Harbour Energy warns raising windfall tax could risk UK investments

By Nicholas Earl

The biggest oil and gas producer in the North Sea has warned it will have to reconsider investments in the UK, if the windfall tax is further expanded – reflecting a growing industry fight back against the levy.

Harbour Energy, in its latest trading update, argued speculation about further fiscal changes had created uncertainty for the company that could influence its business decisions.

Chief executive Linda Z Cook explained that evaluating “expected returns from long term investments” has now become more difficult and revealed that “investors are advocating for geographic diversification.”

The independent trader acknowledged the significant challenge in the UK to both support households and businesses amid the energy crisis.

However, it urged Downing Street to “carefully consider the consequences of any increase in or extension of the levy.”

Cook said: “At a time when oil and gas producers are being asked to invest more to help ensure the UK’s energy security and are considering longer term, material investments in carbon capture storage, additional taxes would run the risk of undermining our ability to do either.”

The Energy Profits Levy was rolled out in May, as a further 25 per cent tax on the profits of North Sea oil and gas producers, alongside the 40 per cent special rate of corporation they already pay.

It was introduced to cash in on revenues from energy giants unveiling bumper profits, driven by soaring oil and gas prices following Russia’s invasion of Ukraine.

Funds have so far been put towards support packages for households and businesses grappling with record energy bills.

The Government is under increasing pressure to toughen up the tax to fill in a £50bn fiscal black hole, with opposition Labour calling for the 91 per cent investment relief to be scrapped and for it to be backdated to January 2022 – with the tax introduced in May.

Sector fights back against boosting windfall tax

Prime Minister Rishi Sunak and Chancellor Jeremy Hunt are considering raising the rate of the windfall tax on November 17 at the next fiscal event.

The tax could be hiked from 25 to 30 per cent, and have its duration extended from 2025 to 2028, according to multiple media reports.

Industry body Offshore Energies UK has pressed Downing Street not to expand the levy.

The group wrote a letter to Hunt earlier this week, requesting an urgent meeting – warning further changes could drive investment from the North Sea.

Third quarter profits across the world’s biggest oil and gas producers

In a follow-up statement to the media today, Mike Tholen, OEUK’s sustainability and policy director, argued “further increases will again undermine viability of projects but also undermine investment case for the UK which will be hard to regain once lost.”

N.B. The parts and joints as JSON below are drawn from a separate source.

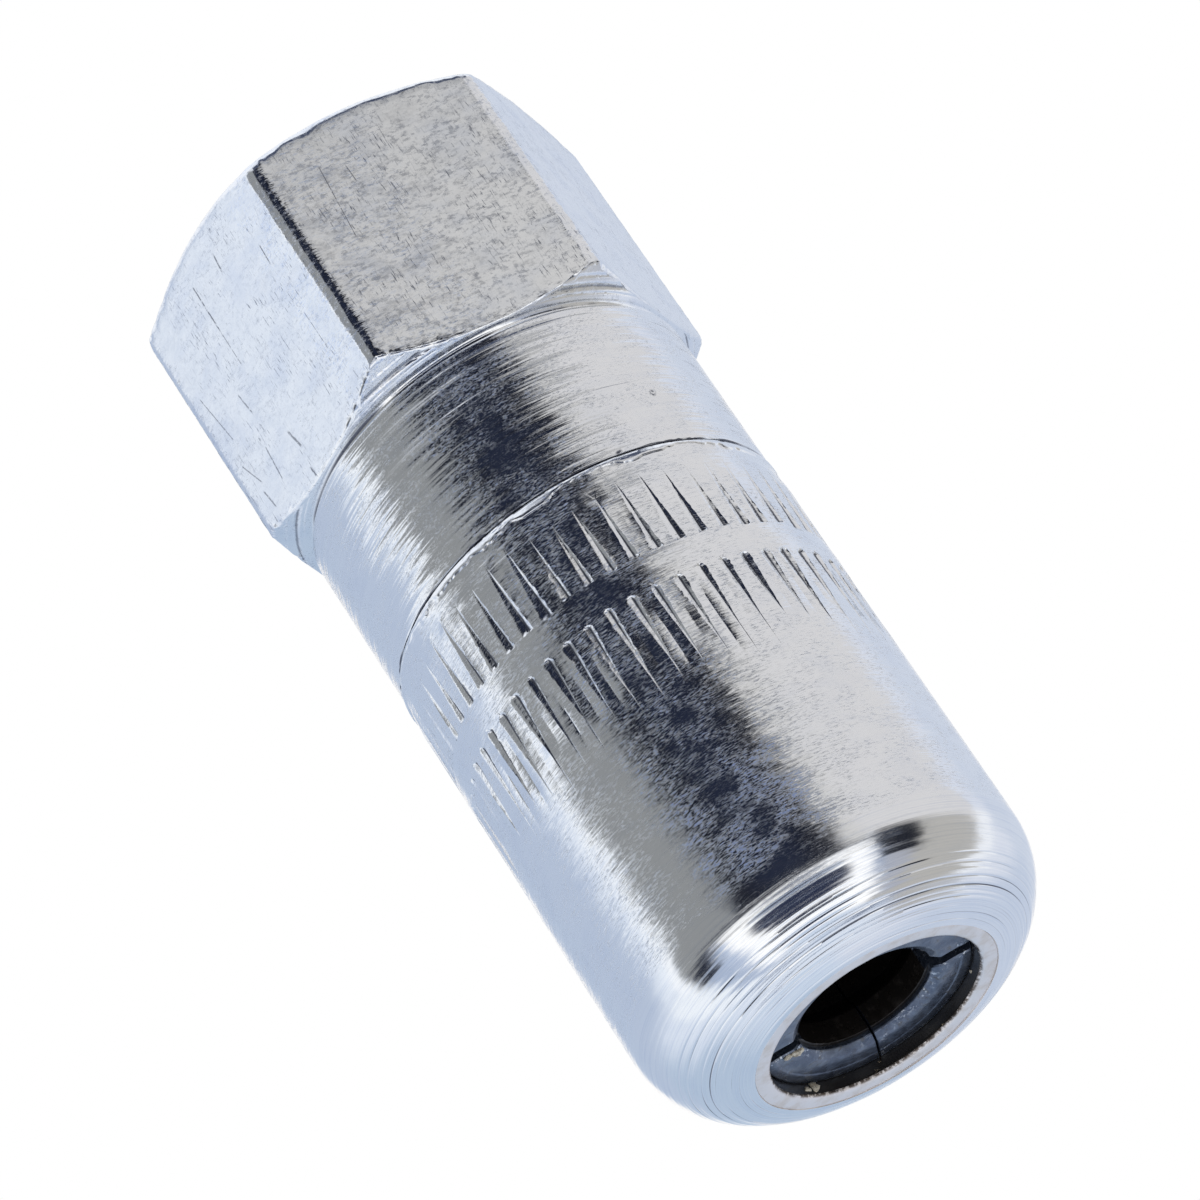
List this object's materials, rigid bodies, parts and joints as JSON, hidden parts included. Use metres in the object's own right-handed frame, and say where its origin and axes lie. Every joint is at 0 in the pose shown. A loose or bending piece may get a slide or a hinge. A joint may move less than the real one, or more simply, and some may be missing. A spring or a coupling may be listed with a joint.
{
  "type": "hydraulic grease coupler",
  "caption": "Hydraulic grease coupler with a hex body, a knurled sleeve, a rounded nose and spring-loaded jaws that close on a nipple's head",
  "frame": {"origin": "the centre of the hex end face, on the coupler's axis", "axes": "+Z runs along the coupler's axis from the inlet to the nose; -Y is the normal of one hex flat"},
  "size_m": [0.0172, 0.015, 0.0371],
  "materials": {
    "zinc_plate": "bright blue-white zinc plate over turned steel",
    "bright_steel": "ground steel, oiled",
    "spring_steel": "drawn spring wire",
    "jaw_steel": "hardened steel, blued and wet with grease",
    "nitrile": "black nitrile rubber",
    "white_plastic": "white fluoroplastic"
  },
  "bodies": {
    "body": {"hex_body": "zinc_plate", "check_retainer": "bright_steel", "spring_washer": "bright_steel", "main_spring": "spring_steel", "check_spring": "bright_steel", "piston_snap_ring": "spring_steel"},
    "sleeve_ring": {"sleeve_o_ring": "nitrile"},
    "sleeve": {"nose_sleeve": "zinc_plate"},
    "piston": {"seal_piston": "bright_steel", "piston_o_ring": "nitrile", "backup_ring": "white_plastic", "jaw_washer": "bright_steel", "nose_seal": "nitrile", "jaw_spring": "spring_steel"},
    "jaw_a": {"jaw_1": "jaw_steel"},
    "jaw_b": {"jaw_2": "jaw_steel"},
    "jaw_c": {"jaw_3": "jaw_steel"},
    "jaw_d": {"jaw_4": "jaw_steel"},
    "valve_ball": {"check_ball": "bright_steel"}
  },
  "joints": [
    {"name": "sleeve_advance", "type": "slide", "parent": "body", "child": "sleeve_ring", "axis": [0, 0, 1], "range_m": [0, 0.001]},
    {"name": "sleeve_turn", "type": "hinge", "parent": "sleeve_ring", "child": "sleeve", "pos_m": [0, 0, 0.0187], "axis": [0, 0, 1], "range_deg": [0, 360]},
    {"name": "piston_retreat", "type": "slide", "parent": "body", "child": "piston", "axis": [0, 0, -1], "range_m": [0, 0.002], "stiffness_N_per_m": 6000, "springref_m": -0.002, "deforming": ["main_spring"]},
    {"name": "jaw_1_spread", "type": "slide", "parent": "piston", "child": "jaw_a", "axis": [0.5835, 0.8121, 0], "range_m": [0, 0.00081]},
    {"name": "jaw_2_spread", "type": "slide", "parent": "piston", "child": "jaw_b", "axis": [-0.8121, 0.5835, 0], "range_m": [0, 0.00081]},
    {"name": "jaw_3_spread", "type": "slide", "parent": "piston", "child": "jaw_c", "axis": [-0.5835, -0.8121, 0], "range_m": [0, 0.00081]},
    {"name": "jaw_4_spread", "type": "slide", "parent": "piston", "child": "jaw_d", "axis": [0.8121, -0.5835, 0], "range_m": [0, 0.00081]},
    {"name": "ball_lift", "type": "slide", "parent": "body", "child": "valve_ball", "axis": [0, 0, 1], "range_m": [0, 0.0008], "stiffness_N_per_m": 100, "springref_m": -0.001, "deforming": ["check_spring"]}
  ],
  "couplings": [
    {"joint": "sleeve_advance", "follows": "sleeve_turn", "m_per_rad": 0.00015915},
    {"joint": "jaw_1_spread", "follows": "piston_retreat", "ratio": 0.40403},
    {"joint": "jaw_2_spread", "follows": "piston_retreat", "ratio": 0.40403},
    {"joint": "jaw_3_spread", "follows": "piston_retreat", "ratio": 0.40403},
    {"joint": "jaw_4_spread", "follows": "piston_retreat", "ratio": 0.40403}
  ]
}
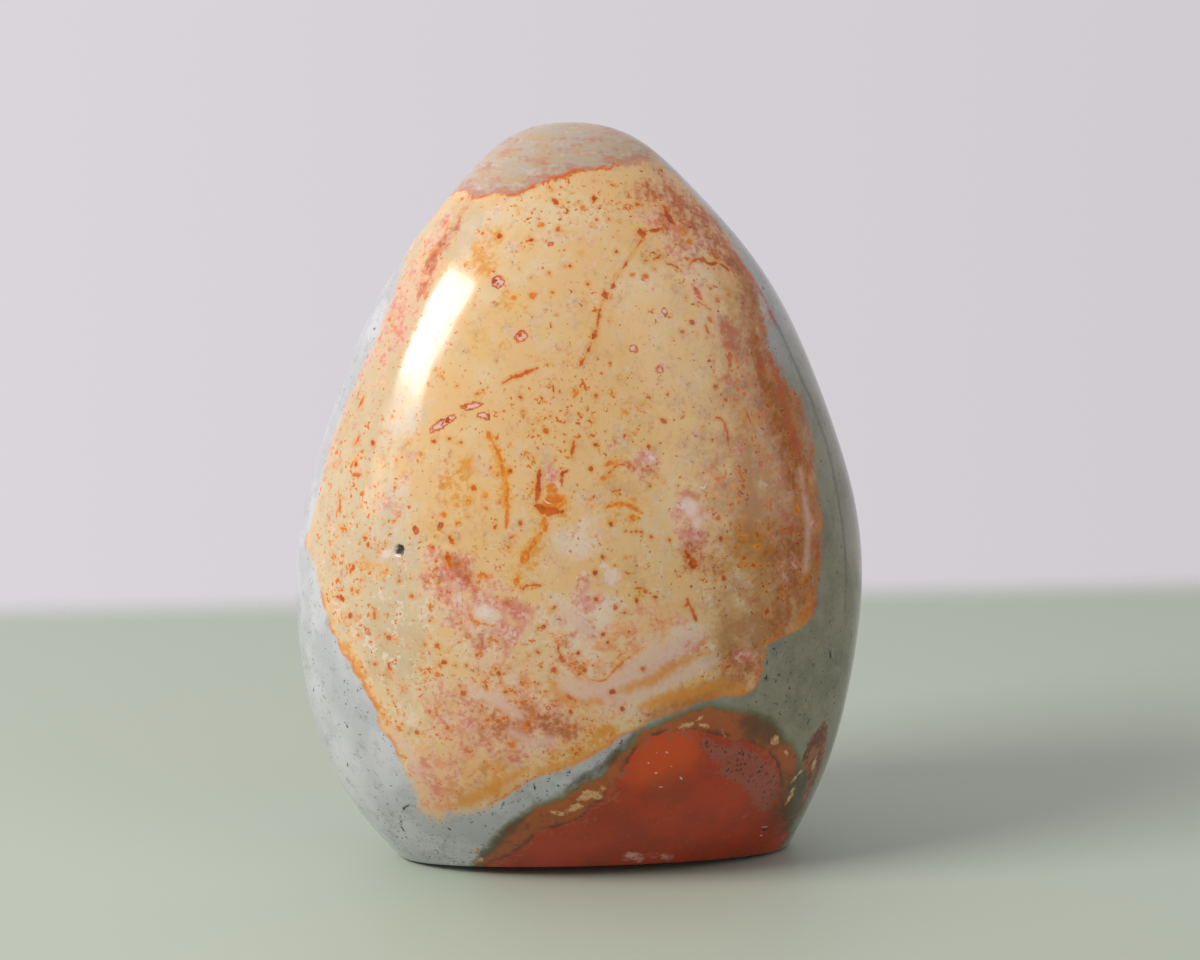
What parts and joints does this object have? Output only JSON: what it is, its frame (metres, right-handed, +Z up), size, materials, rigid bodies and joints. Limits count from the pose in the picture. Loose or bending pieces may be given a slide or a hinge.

He believed this was a particularly serious issue with companies aiming to invest in oil and gas exploration, which is “critical” for both energy security and reaching net zero goals.

The offshore industry is is on course to pay at least £7.8bn for 2022/23 in corporation tax and a further £7bn in the first 12 months of the energy profit levy.

Meanwhile, in its latest note on Harbour Energy, analysts at Investec suggested growing fiscal uncertainty “highlights the need to diversify business away from the unpredictable fiscal regime.”

Harbour pays up windfall tax

In its latest update, Harbour revealed it has coughed up $400m on the windfall tax over the nine months of trading,

This indicates it did not invest in UK projects sufficiently to activate the levy relief over the trading period.

By contrast, Shell invested sufficiently in the Jackdaw, Penguin and Pierce fields to qualify for investment relief.

Harbour also recorded revenues of $4.1bn, which were tapered by its decision to sell oil and gas was significantly below market rates, due to an extensive hedging programme.

The company received an average of $80 per barrel for oil in the first nine months, compared with a market price of $105 per barrel over the same period.

Meanwhile, its gas sales delivered an average 86p a therm vs an average market price of 209p a therm.

Shares of electricity generation by energy and the reduced role for gas (Source: DUKES, 2022 – Chapter Five, Electricity)

Its production rate, of 207,000 barrels of oil equivalent per day, was an increase of 27 per cent on the corresponding prior period.

The group expected full year production to be in the upper half of 200-210,000 barrels per day guidance

Harbour is also returning hefty amounts of cash to shareholders, with $500m paid out so far this year.

This is alongside a new $100m share buyback programme.

It currently holds $1.1bn in net debt, but expects to be debt-free in 2023.

Harbour is alsoengaged extensively in carbon capture and storage, with company Viking CCS.